St. Xavier's College for Women,(Autonomous) Aluva
- Type: Public
- Established: 1964; 62 years ago
- Academic affiliations: Mahatma Gandhi University
- Principal: Prof.Dr. Milon Franz
- Location: Aluva, Kerala, India
- Campus: Urban;
- Website: www.stxaviersaluva.ac.in

= St. Xavier's College for Women, Aluva =

College in Kerala, India

St. Xavier's College for Women, (Autonomous), Aluva, under the management of the Congregation of Teresian Carmelites (C.T.C.), is an autonomous institution established in 1964 and affiliated with Mahatma Gandhi University.
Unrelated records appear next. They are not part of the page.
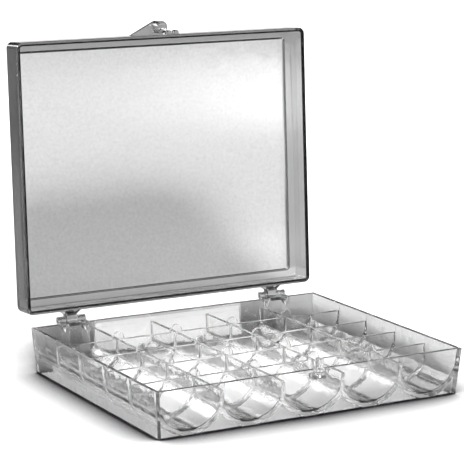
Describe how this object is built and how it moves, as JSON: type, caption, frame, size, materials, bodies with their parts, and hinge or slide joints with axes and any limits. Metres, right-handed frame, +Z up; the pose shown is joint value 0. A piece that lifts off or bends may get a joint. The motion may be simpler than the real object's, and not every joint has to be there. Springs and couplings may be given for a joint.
{
  "type": "bobbin box",
  "caption": "Clear hinged bobbin box, lid open, with a grid of round-bottomed cells, snap peg and finger tab.",
  "frame": {"origin": "middle of the tray's underside, on the flat foot line of the middle trough", "axes": "+X to the right, +Y from the catch to the hinge, +Z up out of the cells"},
  "size_m": [0.124, 0.1277, 0.1281],
  "materials": {
    "clear_tray": "clear crystal polystyrene, polished",
    "clear_lid": "clear crystal polystyrene, polished",
    "label_paper": "blank white paper, matt"
  },
  "bodies": {
    "tray": {"tray_walls": "clear_tray", "trough_floor": "clear_tray", "column_walls": "clear_tray", "row_dividers": "clear_tray", "crossing_tabs": "clear_tray", "left_hinge_ears": "clear_tray", "right_hinge_ears": "clear_tray", "catch_peg": "clear_tray", "back_label": "label_paper"},
    "lid": {"lid_shell": "clear_lid", "left_hinge_lug": "clear_lid", "right_hinge_lug": "clear_lid", "finger_tab": "clear_lid"}
  },
  "joints": [
    {"name": "lid_hinge", "type": "hinge", "parent": "tray", "child": "lid", "pos_m": [0, 0.0544, 0.0177], "axis": [1, 0, 0], "range_deg": [0, 93.6]}
  ]
}
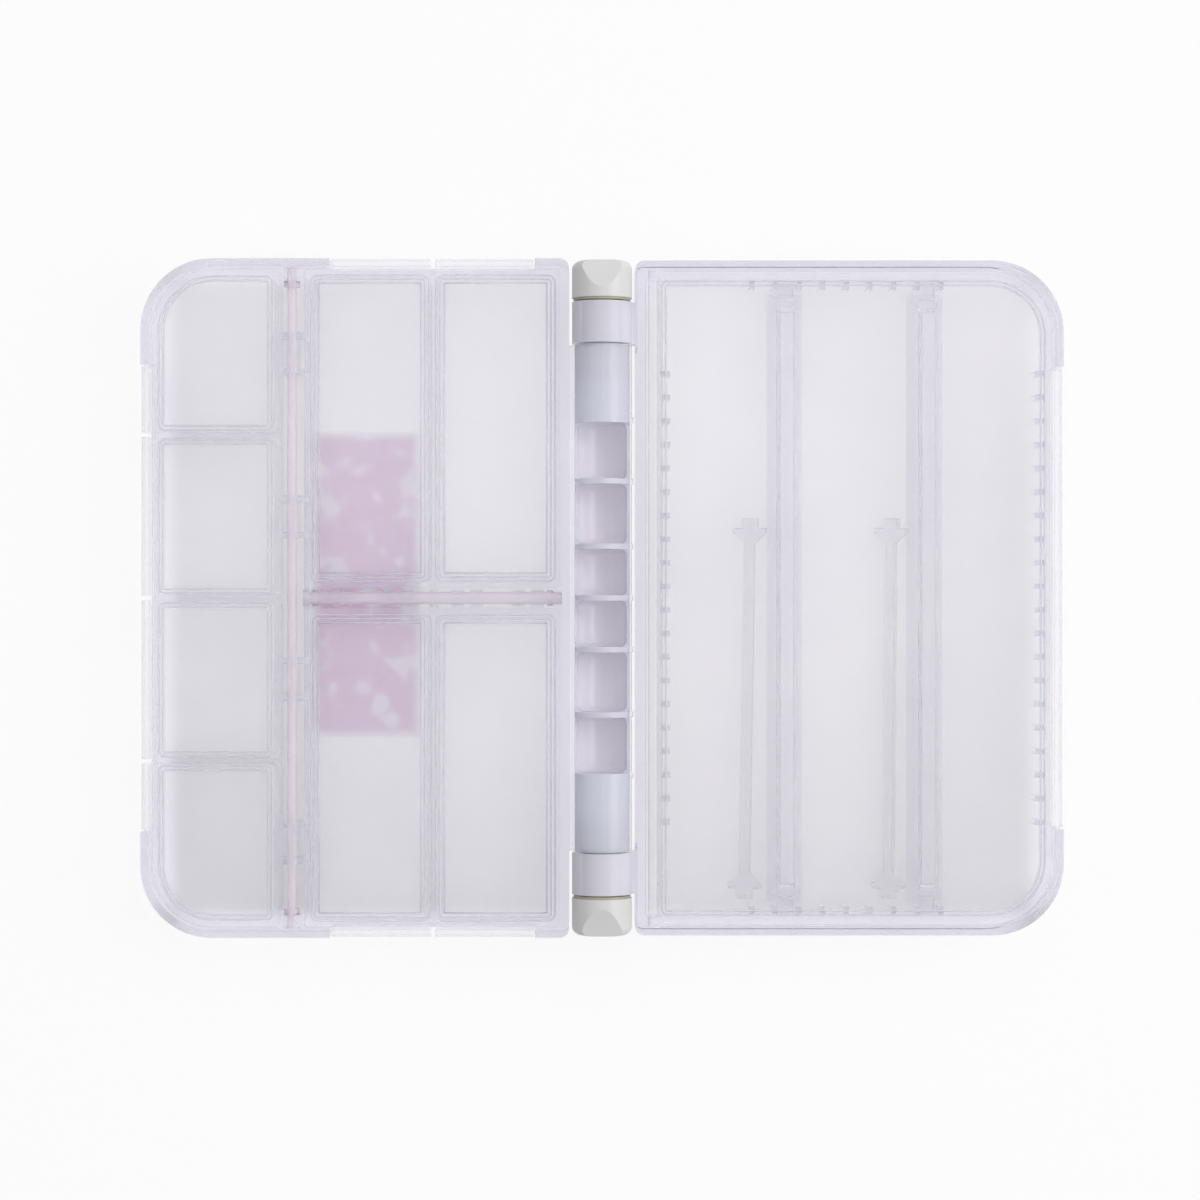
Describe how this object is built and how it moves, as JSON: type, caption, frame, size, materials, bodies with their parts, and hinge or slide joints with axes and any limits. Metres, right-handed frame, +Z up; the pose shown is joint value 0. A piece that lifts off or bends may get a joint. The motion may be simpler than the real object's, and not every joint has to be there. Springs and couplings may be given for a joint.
{
  "type": "two-sided tackle case with hinged lids",
  "caption": "Flat two-sided case for small tackle, open flat: lidded compartments on one half, a wide lidded tray with dividers on the other, and a turning drum of little cells in the spine.",
  "frame": {"origin": "middle of the open case's footprint, on the table", "axes": "+X across the open case from the small compartments to the wide tray, +Y along the spine, +Z up"},
  "size_m": [0.194, 0.1428, 0.0223],
  "materials": {
    "tray_plastic": "milky translucent moulding, satin gloss",
    "lid_plastic": "milky translucent moulding, smooth",
    "frosted_lid": "frosted translucent moulding",
    "rod_plastic": "smooth pinkish rod",
    "drum_plastic": "smooth translucent moulding",
    "knob_plastic": "fine matte cream",
    "washer_amber": "soft amber brown",
    "label_film": "pink printed film",
    "divider_plastic": "satin translucent moulding"
  },
  "bodies": {
    "left_half": {"left_tray": "tray_plastic", "small_lid_rod": "rod_plastic", "long_lid_rod": "rod_plastic", "rod_end_rings": "rod_plastic", "label_plate": "label_film"},
    "right_half": {"right_tray": "tray_plastic", "long_divider_1": "divider_plastic", "long_divider_2": "divider_plastic"},
    "drum": {"pocket_drum": "drum_plastic", "top_knob": "knob_plastic", "bottom_knob": "knob_plastic", "top_washer": "washer_amber", "bottom_washer": "washer_amber"},
    "big_lid_body": {"big_lid": "frosted_lid"},
    "short_divider_1_body": {"short_divider_1": "divider_plastic"},
    "short_divider_2_body": {"short_divider_2": "divider_plastic"},
    "small_lid_1_body": {"small_lid_1": "lid_plastic"},
    "long_lid_1_body": {"long_lid_1": "lid_plastic"},
    "small_lid_2_body": {"small_lid_2": "lid_plastic"},
    "long_lid_2_body": {"long_lid_2": "lid_plastic"},
    "small_lid_3_body": {"small_lid_3": "lid_plastic"},
    "long_lid_3_body": {"long_lid_3": "lid_plastic"},
    "small_lid_4_body": {"small_lid_4": "lid_plastic"},
    "long_lid_4_body": {"long_lid_4": "lid_plastic"}
  },
  "joints": [
    {"name": "case_hinge", "type": "hinge", "parent": "left_half", "child": "right_half", "pos_m": [0, 0, 0.016], "axis": [0, 1, 0], "range_deg": [-180, 0]},
    {"name": "drum_turn", "type": "hinge", "parent": "left_half", "child": "drum", "pos_m": [0, 0, 0.016], "axis": [0, 1, 0], "range_deg": [0, 180]},
    {"name": "big_lid_hinge", "type": "hinge", "parent": "right_half", "child": "big_lid_body", "pos_m": [0.0108, 0, 0.01405], "axis": [0, -1, 0], "range_deg": [0, 90]},
    {"name": "small_lid_1_hinge", "type": "hinge", "parent": "left_half", "child": "small_lid_1_body", "pos_m": [-0.0653, 0.0516, 0.01405], "axis": [0, 1, 0], "range_deg": [0, 90]},
    {"name": "small_lid_2_hinge", "type": "hinge", "parent": "left_half", "child": "small_lid_2_body", "pos_m": [-0.0653, 0.0172, 0.01405], "axis": [0, 1, 0], "range_deg": [0, 90]},
    {"name": "small_lid_3_hinge", "type": "hinge", "parent": "left_half", "child": "small_lid_3_body", "pos_m": [-0.0653, -0.0172, 0.01405], "axis": [0, 1, 0], "range_deg": [0, 90]},
    {"name": "small_lid_4_hinge", "type": "hinge", "parent": "left_half", "child": "small_lid_4_body", "pos_m": [-0.0653, -0.0516, 0.01405], "axis": [0, 1, 0], "range_deg": [0, 90]},
    {"name": "long_lid_1_hinge", "type": "hinge", "parent": "left_half", "child": "long_lid_1_body", "pos_m": [-0.04942, 0, 0.01405], "axis": [1, 0, 0], "range_deg": [0, 90]},
    {"name": "long_lid_2_hinge", "type": "hinge", "parent": "left_half", "child": "long_lid_2_body", "pos_m": [-0.02198, 0, 0.01405], "axis": [1, 0, 0], "range_deg": [0, 90]},
    {"name": "long_lid_3_hinge", "type": "hinge", "parent": "left_half", "child": "long_lid_3_body", "pos_m": [-0.04942, 0, 0.01405], "axis": [-1, 0, 0], "range_deg": [0, 90]},
    {"name": "long_lid_4_hinge", "type": "hinge", "parent": "left_half", "child": "long_lid_4_body", "pos_m": [-0.02198, 0, 0.01405], "axis": [-1, 0, 0], "range_deg": [0, 90]},
    {"name": "short_divider_1_slide", "type": "slide", "parent": "right_half", "child": "short_divider_1_body", "axis": [0, 1, 0], "range_m": [-0.001, 0.046]},
    {"name": "short_divider_2_slide", "type": "slide", "parent": "right_half", "child": "short_divider_2_body", "axis": [0, 1, 0], "range_m": [-0.001, 0.046]}
  ]
}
The college received an A++ Grade (CGPA 3.68) during its fifth accreditation by NAAC, making it the first college in India to achieve accreditation in the fifth cycle.

==Departments==
===Science===
- Physics
- Chemistry
- Mathematics
- Botany
- Statistics
- Zoology
- Microbiology
- Biochemistry

===Arts and Commerce===
- Malayalam
- English
- Hindi
- Sanskrit
- Political Science
- Economics
- Physical Education
- Commerce

== Accreditation ==
The college is recognized by the University Grants Commission (UGC).

==Notable alumni==
- Ananya, Malayalam movie actress.
- Honey Rose, Malayalam movie actress.